## Given data
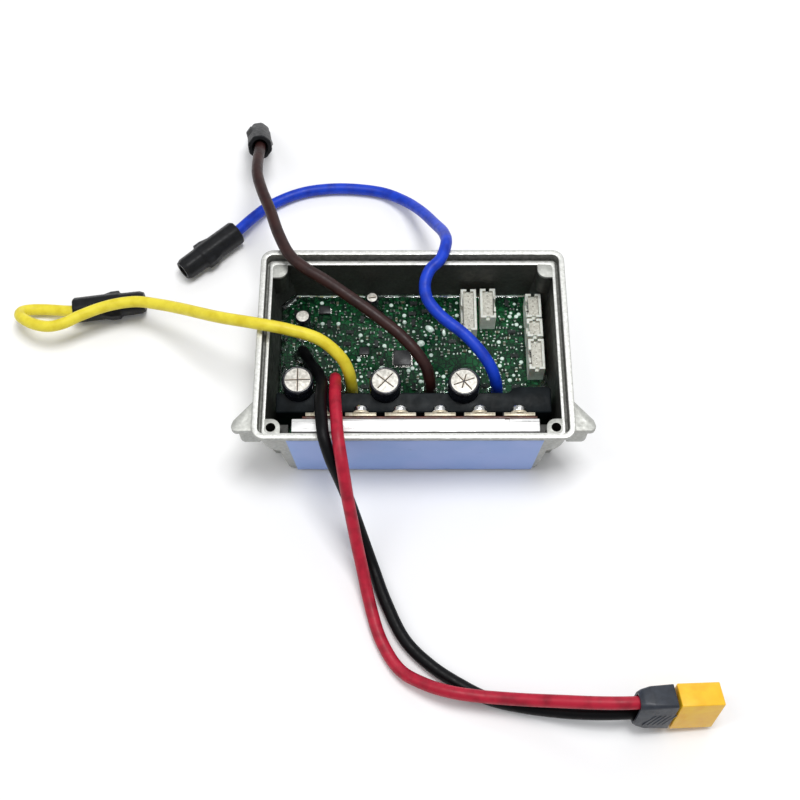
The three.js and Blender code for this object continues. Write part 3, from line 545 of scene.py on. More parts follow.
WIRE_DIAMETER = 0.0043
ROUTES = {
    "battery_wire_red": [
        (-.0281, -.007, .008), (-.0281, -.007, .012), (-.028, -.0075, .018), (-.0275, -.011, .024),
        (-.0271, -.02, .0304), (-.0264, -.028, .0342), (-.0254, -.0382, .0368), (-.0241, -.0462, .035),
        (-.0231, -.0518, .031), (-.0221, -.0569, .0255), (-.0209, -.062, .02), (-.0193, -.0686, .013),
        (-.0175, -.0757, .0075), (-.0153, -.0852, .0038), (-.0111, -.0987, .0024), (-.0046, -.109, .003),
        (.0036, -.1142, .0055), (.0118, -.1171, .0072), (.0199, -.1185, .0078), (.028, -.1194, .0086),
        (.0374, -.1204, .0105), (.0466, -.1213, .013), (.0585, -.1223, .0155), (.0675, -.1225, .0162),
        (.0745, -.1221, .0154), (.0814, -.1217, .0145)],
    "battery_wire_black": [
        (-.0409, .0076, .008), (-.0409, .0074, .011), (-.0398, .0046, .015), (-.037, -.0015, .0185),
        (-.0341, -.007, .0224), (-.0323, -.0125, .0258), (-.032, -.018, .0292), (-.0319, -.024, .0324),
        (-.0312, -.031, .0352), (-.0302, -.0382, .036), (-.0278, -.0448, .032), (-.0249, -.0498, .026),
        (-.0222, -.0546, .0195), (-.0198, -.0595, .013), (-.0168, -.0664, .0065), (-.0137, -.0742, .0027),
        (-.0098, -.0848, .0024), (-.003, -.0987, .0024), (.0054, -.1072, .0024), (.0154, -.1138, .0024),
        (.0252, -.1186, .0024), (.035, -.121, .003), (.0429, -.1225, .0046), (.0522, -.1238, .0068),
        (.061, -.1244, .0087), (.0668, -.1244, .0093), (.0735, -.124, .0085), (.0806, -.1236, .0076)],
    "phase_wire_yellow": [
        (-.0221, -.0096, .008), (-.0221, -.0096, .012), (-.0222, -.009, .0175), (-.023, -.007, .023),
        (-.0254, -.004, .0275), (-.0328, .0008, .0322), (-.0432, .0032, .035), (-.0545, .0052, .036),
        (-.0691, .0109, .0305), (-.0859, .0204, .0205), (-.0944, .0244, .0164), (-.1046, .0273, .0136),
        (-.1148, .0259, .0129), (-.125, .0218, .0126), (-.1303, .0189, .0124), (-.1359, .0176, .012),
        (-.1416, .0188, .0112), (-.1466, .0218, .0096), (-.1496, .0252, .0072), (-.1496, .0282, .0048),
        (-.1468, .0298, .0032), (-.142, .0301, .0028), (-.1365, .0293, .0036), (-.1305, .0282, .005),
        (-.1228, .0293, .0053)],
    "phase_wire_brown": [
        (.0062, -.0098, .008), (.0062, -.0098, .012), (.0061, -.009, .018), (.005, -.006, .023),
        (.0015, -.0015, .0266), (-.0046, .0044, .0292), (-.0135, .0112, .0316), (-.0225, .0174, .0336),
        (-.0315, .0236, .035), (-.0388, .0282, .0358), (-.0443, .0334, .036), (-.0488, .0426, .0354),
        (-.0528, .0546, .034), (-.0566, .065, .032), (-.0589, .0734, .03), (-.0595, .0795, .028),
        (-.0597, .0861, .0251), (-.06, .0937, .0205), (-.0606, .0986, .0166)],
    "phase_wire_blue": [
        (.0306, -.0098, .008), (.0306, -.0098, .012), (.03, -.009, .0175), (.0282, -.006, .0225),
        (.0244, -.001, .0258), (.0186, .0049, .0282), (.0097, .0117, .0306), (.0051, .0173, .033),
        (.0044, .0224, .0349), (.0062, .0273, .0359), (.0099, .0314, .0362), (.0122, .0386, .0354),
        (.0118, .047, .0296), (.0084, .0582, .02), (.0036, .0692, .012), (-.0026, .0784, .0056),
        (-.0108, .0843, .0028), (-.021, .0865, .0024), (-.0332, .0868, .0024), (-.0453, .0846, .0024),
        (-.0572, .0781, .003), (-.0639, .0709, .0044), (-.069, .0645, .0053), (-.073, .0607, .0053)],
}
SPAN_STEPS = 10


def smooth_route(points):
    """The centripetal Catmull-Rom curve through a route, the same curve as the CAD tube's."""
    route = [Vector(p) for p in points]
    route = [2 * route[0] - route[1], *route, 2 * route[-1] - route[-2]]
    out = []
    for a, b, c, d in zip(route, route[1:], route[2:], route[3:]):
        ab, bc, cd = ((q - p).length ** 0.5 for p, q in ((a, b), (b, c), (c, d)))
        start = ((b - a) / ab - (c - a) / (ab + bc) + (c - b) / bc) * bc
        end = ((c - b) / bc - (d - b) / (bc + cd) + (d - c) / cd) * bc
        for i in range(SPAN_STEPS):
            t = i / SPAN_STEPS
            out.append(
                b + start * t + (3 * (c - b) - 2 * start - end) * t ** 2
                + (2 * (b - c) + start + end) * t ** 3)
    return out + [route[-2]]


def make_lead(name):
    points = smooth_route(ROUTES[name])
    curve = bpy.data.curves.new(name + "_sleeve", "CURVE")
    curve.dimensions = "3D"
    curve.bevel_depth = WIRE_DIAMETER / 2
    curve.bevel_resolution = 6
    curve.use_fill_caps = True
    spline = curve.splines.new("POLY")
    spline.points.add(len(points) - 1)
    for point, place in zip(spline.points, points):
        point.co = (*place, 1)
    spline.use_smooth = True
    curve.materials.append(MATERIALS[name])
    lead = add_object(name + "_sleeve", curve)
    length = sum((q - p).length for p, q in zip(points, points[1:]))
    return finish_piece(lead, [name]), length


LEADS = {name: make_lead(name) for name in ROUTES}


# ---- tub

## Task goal
Make an exact copy of the listing, including every line.

## Solution to this task
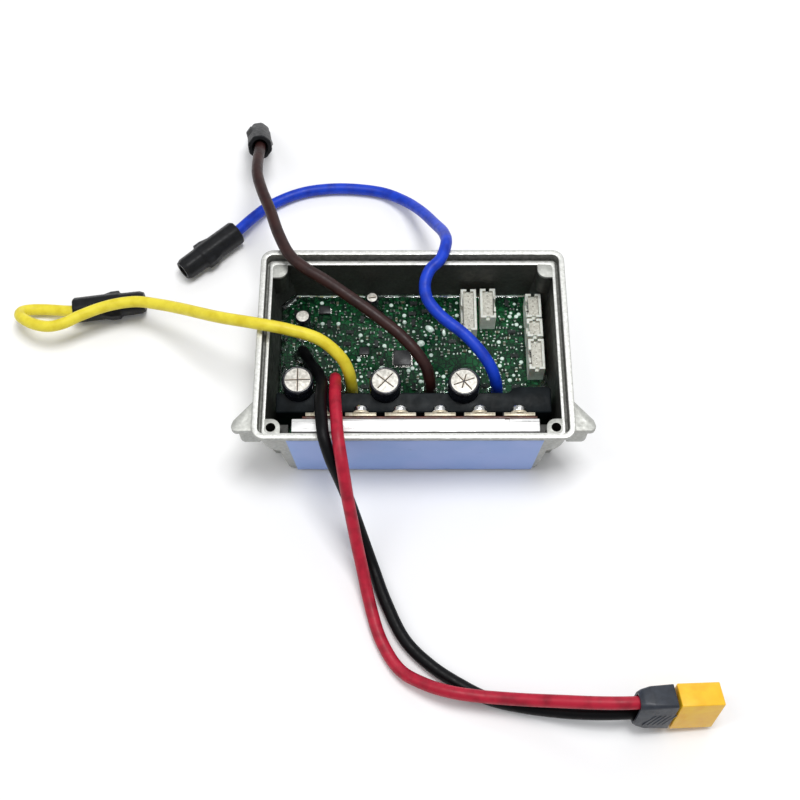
The three.js and Blender code for this object continues. Write part 3, from line 545 of scene.py on. More parts follow.
WIRE_DIAMETER = 0.0043
ROUTES = {
    "battery_wire_red": [
        (-.0281, -.007, .008), (-.0281, -.007, .012), (-.028, -.0075, .018), (-.0275, -.011, .024),
        (-.0271, -.02, .0304), (-.0264, -.028, .0342), (-.0254, -.0382, .0368), (-.0241, -.0462, .035),
        (-.0231, -.0518, .031), (-.0221, -.0569, .0255), (-.0209, -.062, .02), (-.0193, -.0686, .013),
        (-.0175, -.0757, .0075), (-.0153, -.0852, .0038), (-.0111, -.0987, .0024), (-.0046, -.109, .003),
        (.0036, -.1142, .0055), (.0118, -.1171, .0072), (.0199, -.1185, .0078), (.028, -.1194, .0086),
        (.0374, -.1204, .0105), (.0466, -.1213, .013), (.0585, -.1223, .0155), (.0675, -.1225, .0162),
        (.0745, -.1221, .0154), (.0814, -.1217, .0145)],
    "battery_wire_black": [
        (-.0409, .0076, .008), (-.0409, .0074, .011), (-.0398, .0046, .015), (-.037, -.0015, .0185),
        (-.0341, -.007, .0224), (-.0323, -.0125, .0258), (-.032, -.018, .0292), (-.0319, -.024, .0324),
        (-.0312, -.031, .0352), (-.0302, -.0382, .036), (-.0278, -.0448, .032), (-.0249, -.0498, .026),
        (-.0222, -.0546, .0195), (-.0198, -.0595, .013), (-.0168, -.0664, .0065), (-.0137, -.0742, .0027),
        (-.0098, -.0848, .0024), (-.003, -.0987, .0024), (.0054, -.1072, .0024), (.0154, -.1138, .0024),
        (.0252, -.1186, .0024), (.035, -.121, .003), (.0429, -.1225, .0046), (.0522, -.1238, .0068),
        (.061, -.1244, .0087), (.0668, -.1244, .0093), (.0735, -.124, .0085), (.0806, -.1236, .0076)],
    "phase_wire_yellow": [
        (-.0221, -.0096, .008), (-.0221, -.0096, .012), (-.0222, -.009, .0175), (-.023, -.007, .023),
        (-.0254, -.004, .0275), (-.0328, .0008, .0322), (-.0432, .0032, .035), (-.0545, .0052, .036),
        (-.0691, .0109, .0305), (-.0859, .0204, .0205), (-.0944, .0244, .0164), (-.1046, .0273, .0136),
        (-.1148, .0259, .0129), (-.125, .0218, .0126), (-.1303, .0189, .0124), (-.1359, .0176, .012),
        (-.1416, .0188, .0112), (-.1466, .0218, .0096), (-.1496, .0252, .0072), (-.1496, .0282, .0048),
        (-.1468, .0298, .0032), (-.142, .0301, .0028), (-.1365, .0293, .0036), (-.1305, .0282, .005),
        (-.1228, .0293, .0053)],
    "phase_wire_brown": [
        (.0062, -.0098, .008), (.0062, -.0098, .012), (.0061, -.009, .018), (.005, -.006, .023),
        (.0015, -.0015, .0266), (-.0046, .0044, .0292), (-.0135, .0112, .0316), (-.0225, .0174, .0336),
        (-.0315, .0236, .035), (-.0388, .0282, .0358), (-.0443, .0334, .036), (-.0488, .0426, .0354),
        (-.0528, .0546, .034), (-.0566, .065, .032), (-.0589, .0734, .03), (-.0595, .0795, .028),
        (-.0597, .0861, .0251), (-.06, .0937, .0205), (-.0606, .0986, .0166)],
    "phase_wire_blue": [
        (.0306, -.0098, .008), (.0306, -.0098, .012), (.03, -.009, .0175), (.0282, -.006, .0225),
        (.0244, -.001, .0258), (.0186, .0049, .0282), (.0097, .0117, .0306), (.0051, .0173, .033),
        (.0044, .0224, .0349), (.0062, .0273, .0359), (.0099, .0314, .0362), (.0122, .0386, .0354),
        (.0118, .047, .0296), (.0084, .0582, .02), (.0036, .0692, .012), (-.0026, .0784, .0056),
        (-.0108, .0843, .0028), (-.021, .0865, .0024), (-.0332, .0868, .0024), (-.0453, .0846, .0024),
        (-.0572, .0781, .003), (-.0639, .0709, .0044), (-.069, .0645, .0053), (-.073, .0607, .0053)],
}
SPAN_STEPS = 10


def smooth_route(points):
    """The centripetal Catmull-Rom curve through a route, the same curve as the CAD tube's."""
    route = [Vector(p) for p in points]
    route = [2 * route[0] - route[1], *route, 2 * route[-1] - route[-2]]
    out = []
    for a, b, c, d in zip(route, route[1:], route[2:], route[3:]):
        ab, bc, cd = ((q - p).length ** 0.5 for p, q in ((a, b), (b, c), (c, d)))
        start = ((b - a) / ab - (c - a) / (ab + bc) + (c - b) / bc) * bc
        end = ((c - b) / bc - (d - b) / (bc + cd) + (d - c) / cd) * bc
        for i in range(SPAN_STEPS):
            t = i / SPAN_STEPS
            out.append(
                b + start * t + (3 * (c - b) - 2 * start - end) * t ** 2
                + (2 * (b - c) + start + end) * t ** 3)
    return out + [route[-2]]


def make_lead(name):
    points = smooth_route(ROUTES[name])
    curve = bpy.data.curves.new(name + "_sleeve", "CURVE")
    curve.dimensions = "3D"
    curve.bevel_depth = WIRE_DIAMETER / 2
    curve.bevel_resolution = 6
    curve.use_fill_caps = True
    spline = curve.splines.new("POLY")
    spline.points.add(len(points) - 1)
    for point, place in zip(spline.points, points):
        point.co = (*place, 1)
    spline.use_smooth = True
    curve.materials.append(MATERIALS[name])
    lead = add_object(name + "_sleeve", curve)
    length = sum((q - p).length for p, q in zip(points, points[1:]))
    return finish_piece(lead, [name]), length


LEADS = {name: make_lead(name) for name in ROUTES}


# ---- tub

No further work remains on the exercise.